Highlights & Insights¶
- Original insight: "The diffusion model itself is the best step-level reward model" — transforming the diffusion model from an optimization target into a source of reward signals, and performing reward modeling in the noisy latent space for the first time.
- Substantial efficiency gains: By eliminating round-trip computation through pixel space, the full SD1.5 optimization pipeline requires only 23 A100h.
- High-noise coverage: LRM reliably predicts preferences at \(t \in [750, 950]\), overcoming the high-noise limitation of PRMs.
- VFE module: Borrowing the CFG idea to enhance the text relevance of visual features — simple yet effective.
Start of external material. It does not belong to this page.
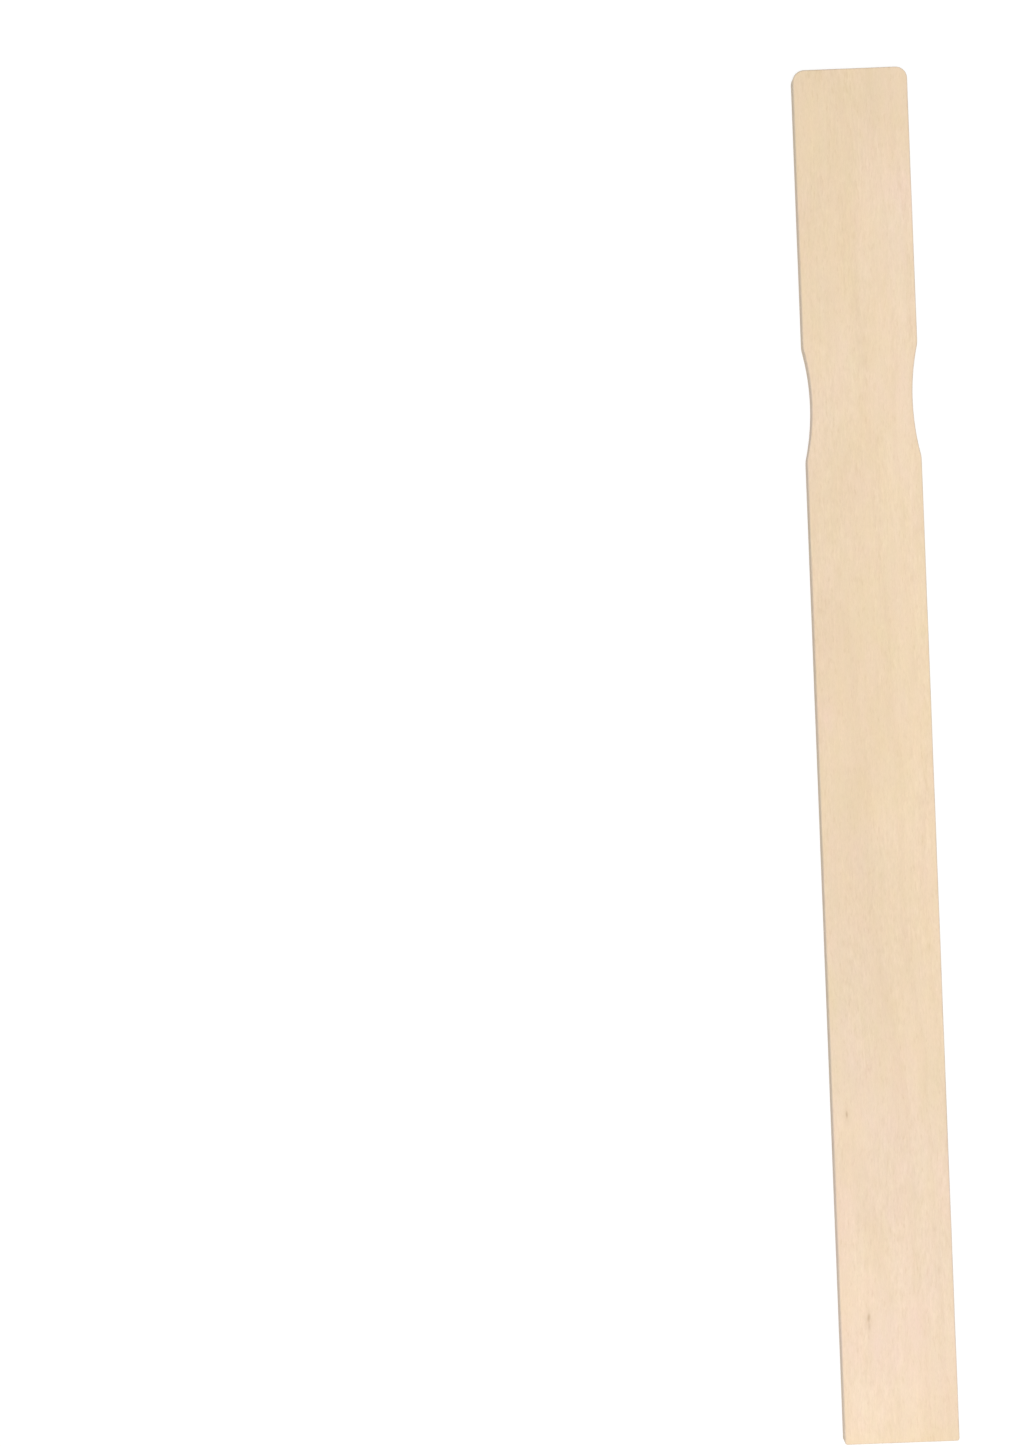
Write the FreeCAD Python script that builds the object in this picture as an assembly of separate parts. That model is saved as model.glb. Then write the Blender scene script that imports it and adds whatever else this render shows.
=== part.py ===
"""Paint stirring stick: one flat piece of pale wood with a waist between its handle and its blade.

Frame, in millimetres: the stick lies on its broad lower face at Z 0, its length runs along Y with the
handle end towards +Y, its width runs along X, and the origin is the centre of the lower face.

It is built the way the real stick is cut: a flat blank, two shallow scoops taken out of its long
edges by a round cutter, rounded corners, and a light easing of every sharp edge.
"""

import os

import FreeCAD
import Part
from FreeCAD import Vector

# Overall size of the blank: twelve inches by one inch, and a nominal eighth of an inch
stick_length = 304.8
stick_width = 25.4
stick_thickness = 3.0

# Corners of the outline, seen from above
handle_corner_radius = 2.6
blade_corner_radius = 0.6

# The waist, which gives the fingers a hold: where its middle is, how long it is, how deep on each side,
# and the radius that softens the four shoulders where it starts and ends
waist_from_handle_end = 74.0
waist_length = 25.0
waist_depth = 1.5
waist_shoulder_radius = 6.0

# How far the sharp edges are sanded off, all round both broad faces
edge_ease_radius = 0.3

# How far a cutter runs past each broad face, and how near a point has to be to count as on an edge
cutter_overrun = 2.0
on_edge = 0.001

# Places that follow from the sizes above
handle_end_y = stick_length / 2
blade_end_y = -stick_length / 2
side_x = stick_width / 2
waist_y = handle_end_y - waist_from_handle_end
waist_radius = (waist_length**2 / 4 + waist_depth**2) / (2 * waist_depth)


def blank():
    """The flat blank, lying on Z 0 with the origin under its middle."""
    corner = Vector(-side_x, blade_end_y, 0)
    return Part.makeBox(stick_width, stick_length, stick_thickness, corner)


def waist_cutter(side):
    """The round cutter that scoops the waist out of one long edge: side is 1 for +X and -1 for -X."""
    axis_x = side * (side_x - waist_depth + waist_radius)
    foot = Vector(axis_x, waist_y, -cutter_overrun)
    height = stick_thickness + 2 * cutter_overrun
    return Part.makeCylinder(waist_radius, height, foot, Vector(0, 0, 1))


def upright_edges(shape, x, ys):
    """The upright edges of the outline that stand at x on either side and at one of ys."""
    found = []
    for edge in shape.Edges:
        box = edge.BoundBox
        upright = box.ZLength > stick_thickness - on_edge
        at_side = abs(abs(box.Center.x) - x) < on_edge
        at_height = any(abs(box.Center.y - y) < on_edge for y in ys)
        if upright and at_side and at_height:
            found.append(edge)
    return found


def rounded_outline(shape):
    """Rounds the corners of the handle, of the blade and of the four shoulders of the waist."""
    half_waist = waist_length / 2
    shoulders = (waist_y - half_waist, waist_y + half_waist)
    shape = shape.makeFillet(waist_shoulder_radius, upright_edges(shape, side_x, shoulders))
    shape = shape.makeFillet(handle_corner_radius, upright_edges(shape, side_x, (handle_end_y,)))
    return shape.makeFillet(blade_corner_radius, upright_edges(shape, side_x, (blade_end_y,)))


def rim_edges(shape):
    """The edges that run round the two broad faces."""
    found = []
    for edge in shape.Edges:
        box = edge.BoundBox
        level = box.ZLength < on_edge
        on_lower_face = abs(box.ZMin) < on_edge
        on_upper_face = abs(box.ZMax - stick_thickness) < on_edge
        if level and (on_lower_face or on_upper_face):
            found.append(edge)
    return found


def stirring_stick():
    """The whole stick, which is a single solid."""
    stick = blank()
    for side in (-1, 1):
        stick = stick.cut(waist_cutter(side))
    stick = rounded_outline(stick)
    return stick.makeFillet(edge_ease_radius, rim_edges(stick))


def main():
    os.makedirs("parts", exist_ok=True)
    stick = stirring_stick()
    box = stick.optimalBoundingBox(False)
    print("size", round(box.XLength, 3), round(box.YLength, 3), round(box.ZLength, 3))
    print("solids", len(stick.Solids), "faces", len(stick.Faces), "valid", stick.isValid())
    print("volume", round(stick.Volume, 1), "waist radius", round(waist_radius, 2))
    stick.exportStep("parts/stirring_stick.step")


main()
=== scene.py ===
# %% [markdown]
# # A paint stirring stick
#
# The real thing is one strip of pale, close-grained wood. A saw gives it its length and width, a round
# cutter takes a shallow scoop out of each long edge so that fingers find the waist, the corners are
# rounded, and a tumble with abrasive takes the sharpness off every edge. Nothing is painted or varnished.
#
# So there is one piece to make and one finish to get right. The piece is a closed surface worked out
# with numpy, and the finish is bare wood, solid all the way through, so that the grain on the broad
# face runs on over the edge and ends in end grain at both tips.

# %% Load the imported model
import math

import bmesh
import bpy
import numpy as np
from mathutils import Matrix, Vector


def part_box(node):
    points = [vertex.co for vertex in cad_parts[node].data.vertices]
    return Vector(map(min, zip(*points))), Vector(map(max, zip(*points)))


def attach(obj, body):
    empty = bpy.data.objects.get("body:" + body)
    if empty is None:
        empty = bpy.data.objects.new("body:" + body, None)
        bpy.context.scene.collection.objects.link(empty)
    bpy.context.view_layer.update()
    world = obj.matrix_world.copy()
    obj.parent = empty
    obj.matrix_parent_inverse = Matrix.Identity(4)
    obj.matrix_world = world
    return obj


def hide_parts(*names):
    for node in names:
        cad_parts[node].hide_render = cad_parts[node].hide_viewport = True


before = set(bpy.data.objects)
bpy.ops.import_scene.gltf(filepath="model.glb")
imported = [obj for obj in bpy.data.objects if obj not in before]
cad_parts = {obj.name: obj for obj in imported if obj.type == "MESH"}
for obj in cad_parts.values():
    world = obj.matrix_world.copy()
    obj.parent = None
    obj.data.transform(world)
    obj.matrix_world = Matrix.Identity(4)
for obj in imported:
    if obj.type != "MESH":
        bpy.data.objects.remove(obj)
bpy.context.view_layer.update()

# %% [markdown]
# ## The sizes
#
# The overall size is read from the solid model, so the dressed stick can't drift away from it. The
# corners and the waist are repeated here in millimetres, as a maker would write them on a drawing.

# %% Sizes of the stick
mm = 0.001
low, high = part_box("stirring_stick")
length = high.y - low.y
width = high.x - low.x
thickness = high.z - low.z

handle_corner = 2.6 * mm
blade_corner = 0.6 * mm
waist_from_handle_end = 74.0 * mm
waist_length = 25.0 * mm
waist_depth = 1.5 * mm
shoulder = 6.0 * mm
easing = 0.3 * mm

waist_y = high.y - waist_from_handle_end
scoop = (waist_length**2 / 4 + waist_depth**2) / (2 * waist_depth)
print("stick, mm:", round(length / mm, 1), round(width / mm, 1), round(thickness / mm, 1))
print("the cutter's radius, mm:", round(scoop / mm, 1))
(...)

- Heterogeneous optimization: A lower-capacity LRM can fine-tune a higher-capacity model, provided they share the same VAE encoder.
Limitations & Future Work¶
- The accuracy of LRM preference predictions is bounded by the representation quality of the diffusion model itself.
- In homogeneous optimization, sharing parameters between LRM and DMO may introduce bias.
- Heterogeneous optimization requires an identical VAE encoder, limiting cross-architecture generalization.
- Validation is limited to image generation; extension to video diffusion models remains unexplored.
- MPCF relies on external scorers (Aesthetic Score, CLIP Score), introducing additional computational cost.
Rating¶
- Novelty: ⭐⭐⭐⭐⭐ First to repurpose a diffusion model as a noise-aware reward model.
- Experimental Thoroughness: ⭐⭐⭐⭐⭐ SD1.5 / SDXL / SD3 + multi-dimensional evaluation + extensive ablations + heterogeneous optimization.
- Writing Quality: ⭐⭐⭐⭐ Clear motivation and intuitive diagrams.
- Value: ⭐⭐⭐⭐⭐ A practical solution with 10–28× speedup and open-source code.